Why does VentureScript even need non-quasi quote? So that quasiquoted expressions can effectively emit list and array literals:

[| lookup(quote(unquote(map(f, lst))), 1) |]  // expands to lookup(quote(1(2, 3)), 1)

The quote is necessary there because an unquoted list would be interpreted as expression structure and evaluated: lookup(1(2, 3), 1), which is no good.

In explicitly parenthesized languages, this is not a serious problem: since all expressions are guaranteed to nest anyway, the single tokens backtick, quote, comma solve this problem. Since VentureScript is implicitly parenthesized, though, we need nestable delimiters for all these things.

None of the infix languages I have available as models have syntactic sugar for non-quasi quotation, because their abstract syntax trees are not lists, so they do not expect users to have this problem very much.

I don't want to use nested quasiquotation for this, because the standard semantics for quasiquote nested inside quasiquote is to require one more level of unquotation to actually evaluate, so that quasiquote may be used to programmatically construct quasiquotations.

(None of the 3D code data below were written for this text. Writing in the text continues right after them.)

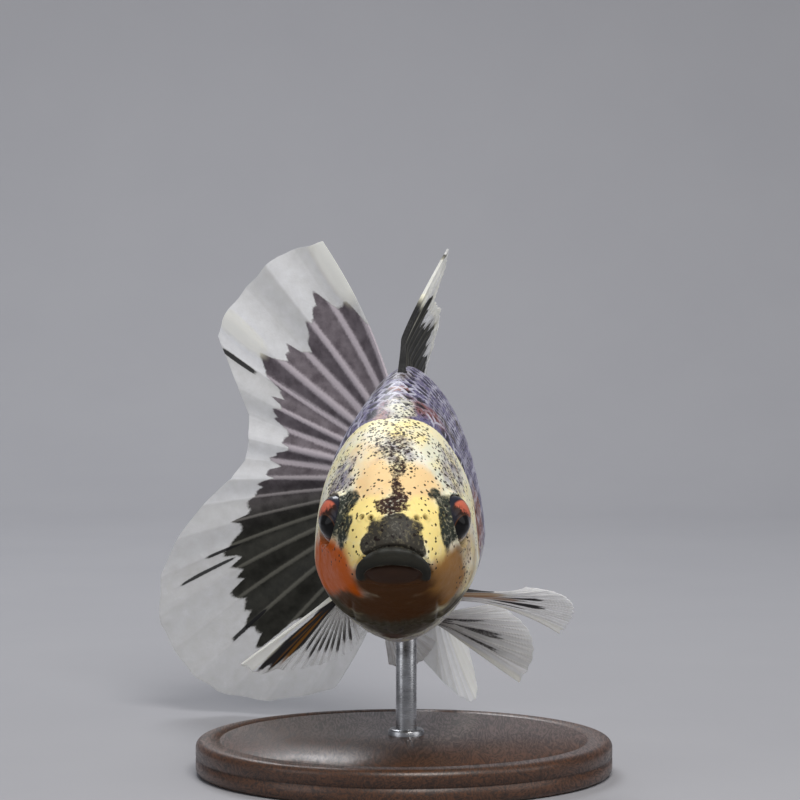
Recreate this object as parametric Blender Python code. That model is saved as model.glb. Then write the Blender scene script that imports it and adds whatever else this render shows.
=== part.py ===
"""A calico shubunkin goldfish, life size, as a still museum model on a plain stand.

The fish faces -Y, its left side is +X and its back is +Z. It swims with its nose a
little down and its tail swept to its own right. The origin is the middle of the
underside of the stand. Every length below is in millimetres and is turned into metres
where a mesh is made.

A place on the fish is given as (station, side, up): station runs along the backbone
from the mouth, side is towards the fish's left and up is towards its back.
"""

import math

import bmesh
import bpy
from mathutils import Matrix, Vector

MM = 0.001
GAP = 0.3                       # clear space between any two neighbouring pieces

# The whole fish
BODY_LENGTH = 90.0              # mouth to the root of the tail fin
MOUTH_PLACE = Vector((-1.5, -42.0, 34.5))
NOSE_DOWN = math.radians(2.5)
SPINE_STEP = 0.5
# How far the backbone turns to the fish's left, in degrees, station by station
HEADINGS = ((0.0, 1.0), (18.0, 1.0), (62.0, 9.5), (115.0, -80.0))

# Outline of the body: height of the back, depth of the belly and half of the width,
# each with the station where it is fullest
BACK = dict(peak=44.0, most=21.8, at_tail=6.4, rise=1.7, bluntness=0.62, fall=0.85)
BELLY = dict(peak=42.0, most=16.6, at_tail=6.2, rise=1.8, bluntness=0.72, fall=0.9)
FLANK = dict(peak=38.0, most=11.5, at_tail=1.7, rise=2.0, bluntness=0.385, fall=0.8)
# Height of the widest line, and how square the section is above and below it
WIDEST_UP = ((0.0, -0.3), (22.0, -3.0), (46.0, -2.0), (90.0, 0.0))
SQUARE_ABOVE = ((0.0, 2.4), (13.0, 2.3), (40.0, 1.55), (76.0, 2.0))
SQUARE_BELOW = ((0.0, 2.2), (12.0, 1.9), (24.0, 1.66), (42.0, 1.6), (76.0, 2.0))

RING_SIDES = 32
SHARP_EDGE = math.radians(40.0)
SNOUT_END = 0.8                 # the snout is flat here, behind the lips
HEAD_RINGS = 12
HEAD_CROWDING = 1.5             # how closely the rings of the head crowd to the snout
TRUNK_RINGS = 12
STALK_RINGS = 7
STALK_START = 66.0
GUIDE_RINGS = 40
# Rear edge of the head: at mid-height, and how it draws in towards the back and throat
NECK_AT_SIDE = 27.0
NECK_LEAN = 3.0
NECK_BOW = 9.0
NECK_CENTRE = 22.0
NECK_HALF_WIDTH = 10.0

# Gill covers, as a range of angle round the body (0 is the side, 90 the back)
GILL_FRONT = 14.5
GILL_FRONT_BOW = 2.5
GILL_LOW = math.radians(-60.0)
GILL_HIGH = math.radians(34.0)
GILL_PROUD = 0.35
GILL_THICK = 1.5
GILL_BED_HEIGHT = 1.4           # the bed is cut this far out, clear of the cheek
GILL_BED_REAR = 1.2             # and this far past the rear edge of the head
GILL_ACROSS = 9
GILL_AROUND = 12

# Lips: half of their width, the height of their corners, their rise and their thickness
UPPER_LIP = dict(half_width=3.7, corner_up=-1.6, rise=2.7, thick=1.1, spread=12.0)
LOWER_LIP = dict(half_width=2.6, corner_up=-2.2, rise=1.05, thick=0.8, spread=0.0)
LIP_STATION = 0.9
LIP_SWEEP = 1.8                 # how far back the corners of the mouth lie
LIP_THINNING = 0.45             # share of its thickness that a lip loses at its corners
LIP_ROUNDING = 0.35             # how far its rounded ends stand out, by its thickness
LIP_STEPS = 16
LIP_SIDES = 8

# Eyes
EYE_STATION = 11.5
EYE_SIDE = 7.5
EYE_UP = 4.0
EYE_RADIUS = 3.5
EYE_HALF_DEPTH = 2.5
EYE_FORWARD = math.radians(18.0)
EYE_SIDES = 20
EYE_ROWS = 10
NOSTRIL_STATION = 3.7
NOSTRIL_ANGLE = math.radians(54.0)
NOSTRIL_RADIUS = 0.55
NOSTRIL_SIDES = 10
NOSTRIL_ROWS = 6

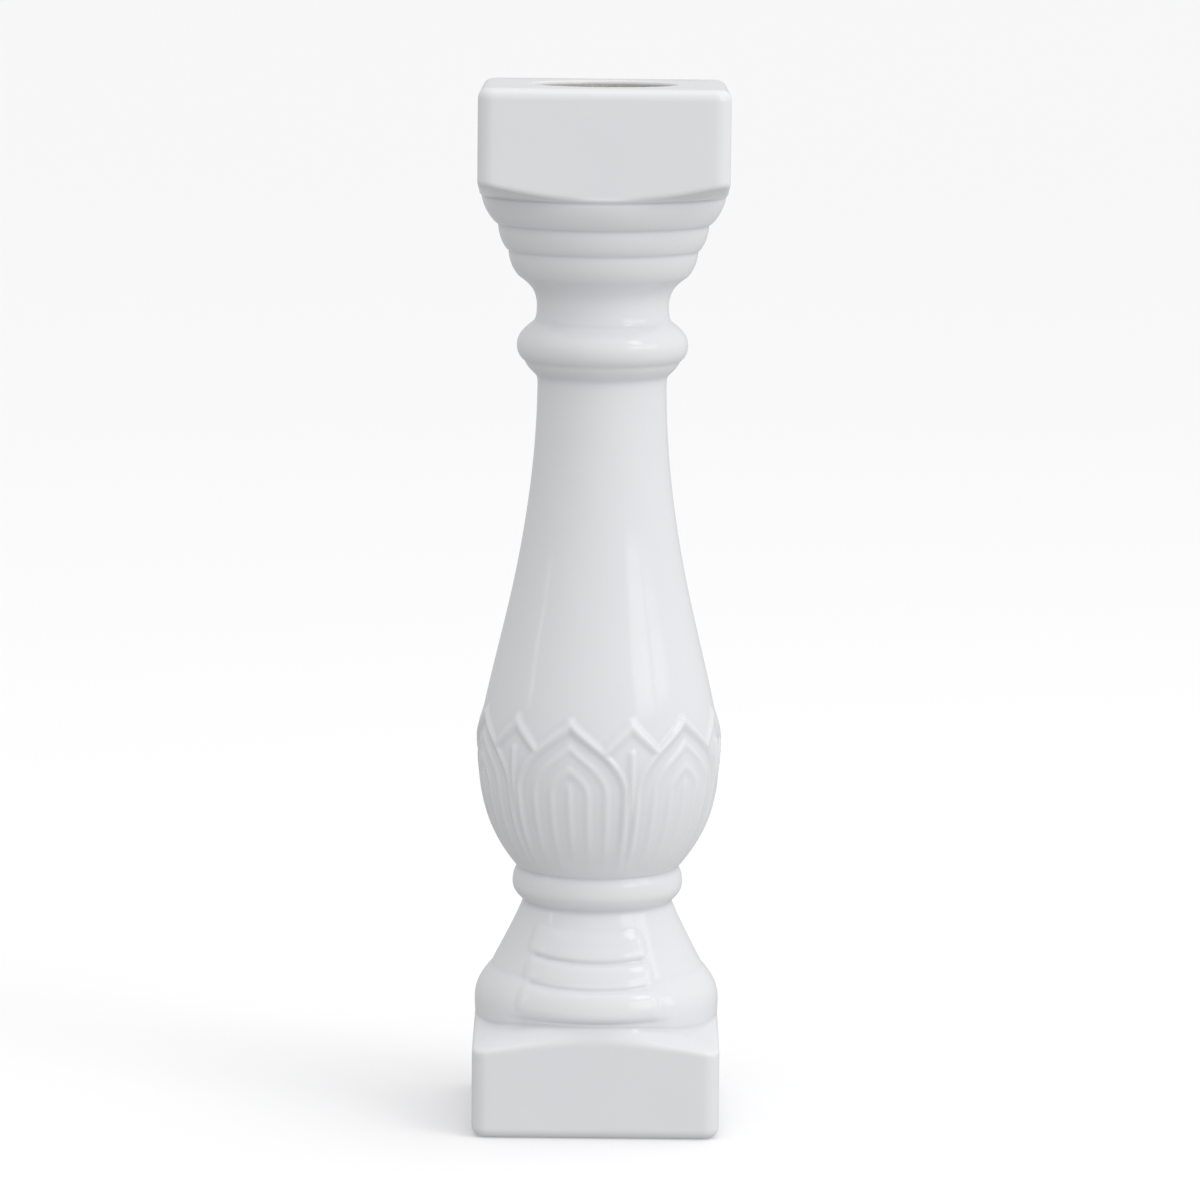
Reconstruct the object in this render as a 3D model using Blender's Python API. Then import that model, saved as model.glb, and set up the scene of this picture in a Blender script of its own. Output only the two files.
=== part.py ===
"""Glazed ceramic baluster, cast hollow in one piece.

A square cap, three turned rings, a neck with its ring, a vase body with lotus petals round
the belly, a foot ring, and a base that flares to a square plinth. The origin is the middle
of the underside, +Z is up and the front faces -Y. All sizes are in metres.
"""

import math

import bmesh
import bpy
from mathutils import Vector
from mathutils.geometry import interpolate_bezier

# Overall sizes
HEIGHT = 0.508
BLOCK_WIDTH = 0.12065
WALL = 0.009
MOUTH_DIAMETER = 0.070

# Square cap and plinth
CORNER_RADIUS = 0.008
EDGE_RADIUS = 0.005
PLINTH_FACE = 0.0474
CAP_FACE = 0.0530
PLINTH_EDGE_SLOPE = 0.25
CAP_EDGE_SLOPE = 0.33
FACE_EDGE_SOFTENING = 0.0012
CAVITY_FILLET = 0.006
INNER_RISE = 0.004
LEAST_CORNER = 0.0005
FACE_EDGE_REACH = 0.010

# Three rings under the cap, from the cap down: height of each, radius above each
RING_HEIGHTS = (0.0136, 0.0125, 0.0126)
RING_RADII = (0.0583, 0.0515, 0.0464)
RING_SWELL = 0.0013
RING_GAP = 0.0008
COVE_TOP_RADIUS = 0.0412
COVE_HEIGHT = 0.0164

# Neck and its ring
NECK_RADIUS = 0.0323
NECK_HEIGHT = 0.0056
NECK_RING_RADIUS = 0.0417
NECK_RING_HEIGHT = 0.0196
NECK_RING_SHELF = 0.0012
NECK_RING_LIP = 0.0035
NECK_RING_CORE = 0.0317
COLLAR_HEIGHT = 0.0066
COLLAR_DROP = 0.006
COLLAR_SHELF = 0.0018
COLLAR_FILLET = 0.0006
COLLAR_HOLLOW = 0.0002

# Vase body
SHAFT_RADIUS = 0.0314
BELLY_RADIUS = 0.0595
BELLY_RISE = 0.058
BELLY_FOOT_RADIUS = 0.0402
BELLY_QUIRK = 0.0015

# Lotus petals round the belly
PETAL_COUNT = 6
PETAL_TURN = math.radians(-14)
PETAL_HEIGHT = 0.0794
PETAL_SPRING = 0.0432
ARCH_DROP = 0.012
ARCH_SPREADS = (0.90, 0.60, 0.30, 0.0)
REAR_PETAL_SPREAD = 0.74
RIDGE_WIDTH = 0.0046
RIDGE_HEIGHT = 0.0013
PETAL_SINK = 0.0005
PETAL_FOOT_FADE = 0.012

# Foot ring and flared base
FOOT_RING_RADIUS = 0.0415
FOOT_RING_HEIGHT = 0.0174
WAIST_RADIUS = 0.0367
FLARE_HEIGHT = 0.0592
SHOULDER_RADIUS = 0.0602
SHOULDER_HEIGHT = 0.0103
SHOULDER_FOOT = 0.0016
SHOULDER_SWELL = 0.0005
FLARE_TURN_RADIUS = 0.0521
FLARE_TURN_HEIGHT = 0.0175
BAND_HEIGHTS = (0.0140, 0.0122, 0.0142)
BAND_DEPTH = 0.0010
BAND_SWELL = 0.0016
BAND_TURN = math.radians(-6)
BAND_HALF_ANGLE = math.radians(40)
BAND_END_FADE = math.radians(5)
BAND_END_LIFT = 0.0016

# Fineness of the faces
FLAT_STEPS = 4
CORNER_STEPS = 4
PETAL_COLUMNS = 20
CREST_LEAN = 0.12
INNER_COLUMNS = 24

# Heights worked out from the sizes above, from the ground up
SHOULDER_Z = PLINTH_FACE + SHOULDER_HEIGHT
WAIST_Z = PLINTH_FACE + FLARE_HEIGHT
FOOT_Z = WAIST_Z + FOOT_RING_HEIGHT
BELLY_Z = FOOT_Z + BELLY_RISE
PETAL_TIP_Z = FOOT_Z + PETAL_HEIGHT
PETAL_SPRING_Z = FOOT_Z + PETAL_SPRING

# Heights worked out from the top down
CAP_EDGE_Z = HEIGHT - CAP_FACE
RINGS_Z = CAP_EDGE_Z - RING_GAP
COVE_Z = RINGS_Z - sum(RING_HEIGHTS)
NECK_Z = COVE_Z - COVE_HEIGHT
NECK_RING_Z = NECK_Z - NECK_HEIGHT
COLLAR_Z = NECK_RING_Z - NECK_RING_HEIGHT
SHAFT_Z = COLLAR_Z - COLLAR_HEIGHT - COLLAR_DROP

HALF = BLOCK_WIDTH / 2
MOUTH_RADIUS = MOUTH_DIAMETER / 2


def smooth(value, low, high):
    """Ease from 0 at low to 1 at high."""
    share = min(max((value - low) / (high - low), 0.0), 1.0)
    return share * share * (3 - 2 * share)


def bend(start, start_handle, end_handle, end, steps):
    """Points (radius, height) of a smooth curve, its end left to the next moulding."""
    corners = [Vector((r, z, 0)) for r, z in (start, start_handle, end_handle, end)]
    return [(p.x, p.y) for p in interpolate_bezier(*corners, steps + 1)[:-1]]


def swell(start, end, rise, steps):
    """Points of a shallow round moulding that stands out by rise between two quirks."""
    points = []
    for i in range(steps):
        share = i / steps
        radius = start[0] + (end[0] - start[0]) * share + rise * 4 * share * (1 - share)
        points.append((radius, start[1] + (end[1] - start[1]) * share))
    return points


def block_radius(angle, inset=0.0):
    """Distance from the axis to the face of the square block, moved in by inset."""
    half = HALF - inset
    corner = max(CORNER_RADIUS - inset, LEAST_CORNER)
    turn = abs((angle + math.pi / 4) % (math.pi / 2) - math.pi / 4)
    middle = half - corner
    if half * math.tan(turn) <= middle:
        return half / math.cos(turn)
    along = middle * (math.cos(turn) + math.sin(turn))
    return along + math.sqrt(along * along - 2 * middle * middle + corner * corner)


def ogee(share):
    """Half width of a pointed petal, 0 at its tip and 1 where it springs."""
    share = min(max(share, 0.0), 1.0)
    return math.sin(share * math.pi / 2) - 1.1 * share * (1 - share) ** 6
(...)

Proposal: Do not add syntactic sugar for quote as such. In cases that do not involve nested unquotation, can use quasiquote instead. In cases that do, cover common scenarios by adding syntactic sugar for the quote(unquote(...)) construct. Concretely:

This would produce, for the motivating case,

[| lookup(${map(f, lst)}, 2) |] // lookup(quote(1(2, 3)), 2)

Alternatives considered:

[| lookup([L| ${map(f, lst)} |], 2) |] // lookup(quote(1(2, 3)), 2)
[| lookup($L{map(f, lst)}, 2) |] // lookup(quote(1(2, 3)), 2)

The current propsal is favored due to optimizing for the case expected to be common for relatively novice Venture users, namely interpolating computed data literals (which should be quoted) into programmatically constructed expressions (which are to be evaluated in the model).